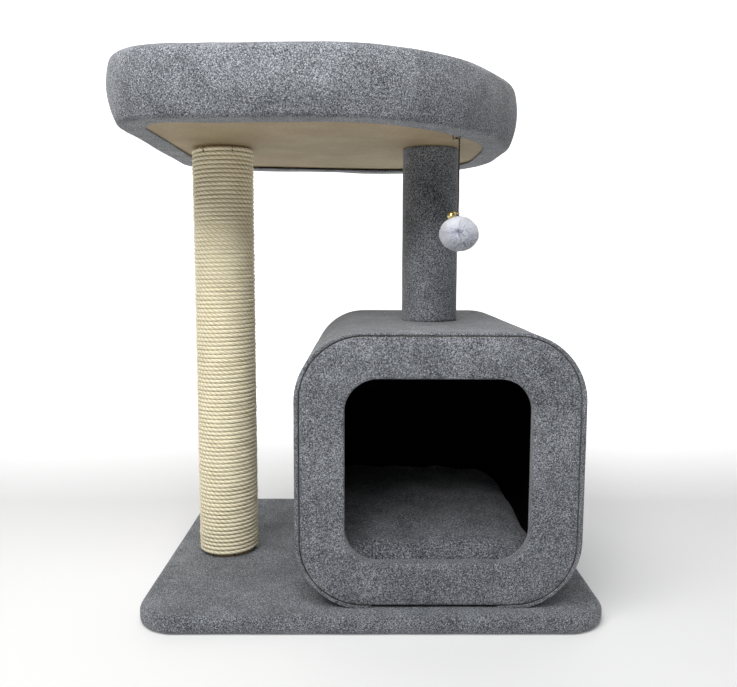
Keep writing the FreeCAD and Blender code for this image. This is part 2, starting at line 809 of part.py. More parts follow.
pompom_top = knot_top.z - pompom_rise
squeeze = FreeCAD.Matrix()
squeeze.scale(1, 1, pompom_half_height / pompom_radius)
pompom = Part.makeSphere(pompom_radius).transformGeometry(squeeze)
pompom.translate(Vector(toy_x + pompom_offset_x, toy_y, pompom_top - pompom_half_height))
ring_centre = Vector(toy_x - bell_ring_shift, toy_y, knot_top.z + bell_ring_height)
bell_centre = Vector(toy_x - bell_offset_x, toy_y, ring_centre.z - bell_drop)
dimple = Part.makeSphere(bell_radius + bell_clearance, bell_centre)
add("toy_pompom", pompom.cut(knot).cut(dimple))


# the bell is made about its own centre, with its poles clear of the loop, and then moved into place
def bell_ball(radius):
    return Part.makeSphere(radius, Vector(0, 0, 0), Vector(0, 1, 0))


loop_centre = ring_centre - Vector(bell_ring_radius, 0, 0) - bell_centre
loop = Part.makeTorus(bell_loop_radius, bell_loop_wire, loop_centre, Vector(0, 1, 0))
bell = bell_ball(bell_radius).fuse(loop).cut(bell_ball(bell_radius - bell_wall))
slot_half = bell_slot / 2
past = bell_radius + 1
slots = [
    block(-past, 0, -slot_half, slot_half, -past, past),
    block(-past, 0, -past, past, -slot_half, slot_half),
]
slot_reach = Part.makeSphere(bell_radius - 1, Vector(-bell_radius / 2, 0, 0))
for slot in slots:
    bell = bell.cut(slot.common(slot_reach))
bell.translate(bell_centre)
add("bell_shell", bell)
add("bell_ring", Part.makeTorus(bell_ring_radius, bell_ring_wire, ring_centre))

pea_drop = bell_radius - bell_wall - pea_radius - bell_clearance
add("bell_pea", Part.makeSphere(pea_radius, bell_centre - UP * pea_drop))

# ---- what the record needs -----------------------------------------------------------------------

print("nodes", len(shapes))
print("pivot", round(pivot.x, 2), round(pivot.y, 2), round(pivot.z, 2))
print("ring centre", round(ring_centre.x, 2), round(ring_centre.y, 2), round(ring_centre.z, 2))
print("bell centre", round(bell_centre.x, 2), round(bell_centre.y, 2), round(bell_centre.z, 2))
print("cushion top", floor_top + lining + cushion_lift_gap + cushion_thickness)
print("roof underside", roof_z - lining, "panel inside", front_panel_inside_y, "back", back_lining_y)
print("pad top", pad_top, "rim top", rim_top)
for name, shape in shapes.items():
    if shape.Volume <= 0:
        print("NO VOLUME", name)
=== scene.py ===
import json
import math
import random

import bmesh
import bpy
import numpy as np
from mathutils import Euler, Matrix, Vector, noise


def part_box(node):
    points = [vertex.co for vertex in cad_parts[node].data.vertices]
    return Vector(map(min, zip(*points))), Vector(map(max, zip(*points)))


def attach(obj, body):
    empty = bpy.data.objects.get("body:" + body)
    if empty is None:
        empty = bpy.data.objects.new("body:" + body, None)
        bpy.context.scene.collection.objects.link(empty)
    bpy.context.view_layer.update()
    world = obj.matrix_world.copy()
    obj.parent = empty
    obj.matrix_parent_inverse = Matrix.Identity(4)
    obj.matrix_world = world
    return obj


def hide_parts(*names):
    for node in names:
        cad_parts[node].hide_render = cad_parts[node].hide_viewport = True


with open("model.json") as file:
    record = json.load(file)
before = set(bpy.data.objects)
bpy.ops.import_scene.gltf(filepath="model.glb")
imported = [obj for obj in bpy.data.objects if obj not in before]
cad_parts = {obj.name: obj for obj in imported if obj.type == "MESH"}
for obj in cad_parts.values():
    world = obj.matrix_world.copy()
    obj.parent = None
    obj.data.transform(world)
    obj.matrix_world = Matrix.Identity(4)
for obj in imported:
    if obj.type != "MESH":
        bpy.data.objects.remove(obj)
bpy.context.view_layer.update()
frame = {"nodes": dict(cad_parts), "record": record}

bpy.ops.object.select_all(action="DESELECT")


# ---- camera --------------------------------------------------------------------------------------
# A camera about 1 m in front of the cat tree, a little above half its height and tipped down.

camera_place = (-0.0101, -1.0174, 0.4216)
camera_tip = math.radians(6.226)
camera_turn = math.radians(0.386)
camera_roll = math.radians(0.184)

bpy.ops.object.camera_add(location=camera_place)
camera = bpy.context.object
camera.rotation_euler = (
    Euler((math.pi / 2 - camera_tip, 0, -camera_turn)).to_matrix()
    @ Euler((0, 0, camera_roll)).to_matrix()
).to_euler()
camera.data.lens = 36.24
camera.data.sensor_width = 36.0
bpy.context.scene.camera = camera


# ---- toy cord ------------------------------------------------------------------------------------
# Thin round elastic, black, knotted where it leaves the perch and again round the bell's ring. The
# pompom's weight pulls it straight, with only a slight set left from how it was packed.


def clear_selection():
    bpy.ops.object.select_all(action="DESELECT")


def curve_through(name, points, radius):
    """Smooth round cord whose NURBS control points are given, in metres."""
    curve = bpy.data.curves.new(name, "CURVE")
    curve.dimensions = "3D"
    curve.bevel_depth = radius
    curve.bevel_resolution = 4
    curve.resolution_u = 12
    curve.use_fill_caps = True
    spline = curve.splines.new("NURBS")
    spline.points.add(len(points) - 1)
    for spot, place in zip(spline.points, points):
        spot.co = (*place, 1.0)
    spline.order_u = 3
    spline.use_endpoint_u = True
    piece = bpy.data.objects.new(name, curve)
    bpy.context.scene.collection.objects.link(piece)
    return piece


cord_diameter = 0.0016
cord_low, cord_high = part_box("toy_cord")
cord_x = (cord_low.x + cord_high.x) / 2
cord_y = (cord_low.y + cord_high.y) / 2
cord_route = [
    (cord_x, cord_y, cord_high.z),
    (cord_x + 0.0001, cord_y, cord_high.z - 0.012),
    (cord_x - 0.0002, cord_y, cord_high.z - 0.038),
    (cord_x + 0.0002, cord_y, cord_low.z + 0.020),
    (cord_x - 0.0002, cord_y, cord_low.z + 0.007),
    (cord_x, cord_y, cord_low.z),
]
toy_cord = curve_through("elastic_cord", cord_route, cord_diameter / 2)


# ---- toy cord's held end -------------------------------------------------------------------------
# The end of the same elastic, stapled along the edge of the folded felt. It bends down to the knot
# that the toy swings from.

tail_low, tail_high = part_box("toy_cord_tail")
tail_radius = cord_diameter / 2
tail_level = tail_high.z - tail_radius
tail_route = [
    (tail_low.x + 0.0007, tail_low.y + 0.0004, tail_level),
    (cord_x - 0.0025, cord_y - 0.0038, tail_level),
    (cord_x, cord_y, tail_level),
    (cord_x, cord_y, tail_level - 0.0025),
    (cord_x, cord_y, tail_low.z),
]
held_cord = curve_through("held_cord_end", tail_route, tail_radius)


def ball(name, centre, radii, rings=20):
    """Smooth round lump, wider or flatter along each axis as asked."""
    clear_selection()
    bpy.ops.mesh.primitive_uv_sphere_add(
        segments=rings * 2, ring_count=rings, radius=1.0, location=centre
    )
    piece = bpy.context.object
    piece.name = name
    piece.data.name = name
    piece.scale = radii
    bpy.ops.object.transform_apply(location=True, rotation=True, scale=True)
    bpy.ops.object.shade_smooth()
    return piece


def middle(node):
    low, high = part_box(node)
    return (low + high) / 2


def half_size(node):
    low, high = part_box(node)
    return (high - low) / 2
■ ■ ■
#### Written exercise
Write out, from the lines above, only those from the line with "cushion_lift_gap + cushion_thickness)" to the line with "points = [vertex.co", exactly as given, including the first and the last.

#### Complete response
print("cushion top", floor_top + lining + cushion_lift_gap + cushion_thickness)
print("roof underside", roof_z - lining, "panel inside", front_panel_inside_y, "back", back_lining_y)
print("pad top", pad_top, "rim top", rim_top)
for name, shape in shapes.items():
    if shape.Volume <= 0:
        print("NO VOLUME", name)
=== scene.py ===
import json
import math
import random

import bmesh
import bpy
import numpy as np
from mathutils import Euler, Matrix, Vector, noise


def part_box(node):
    points = [vertex.co for vertex in cad_parts[node].data.vertices]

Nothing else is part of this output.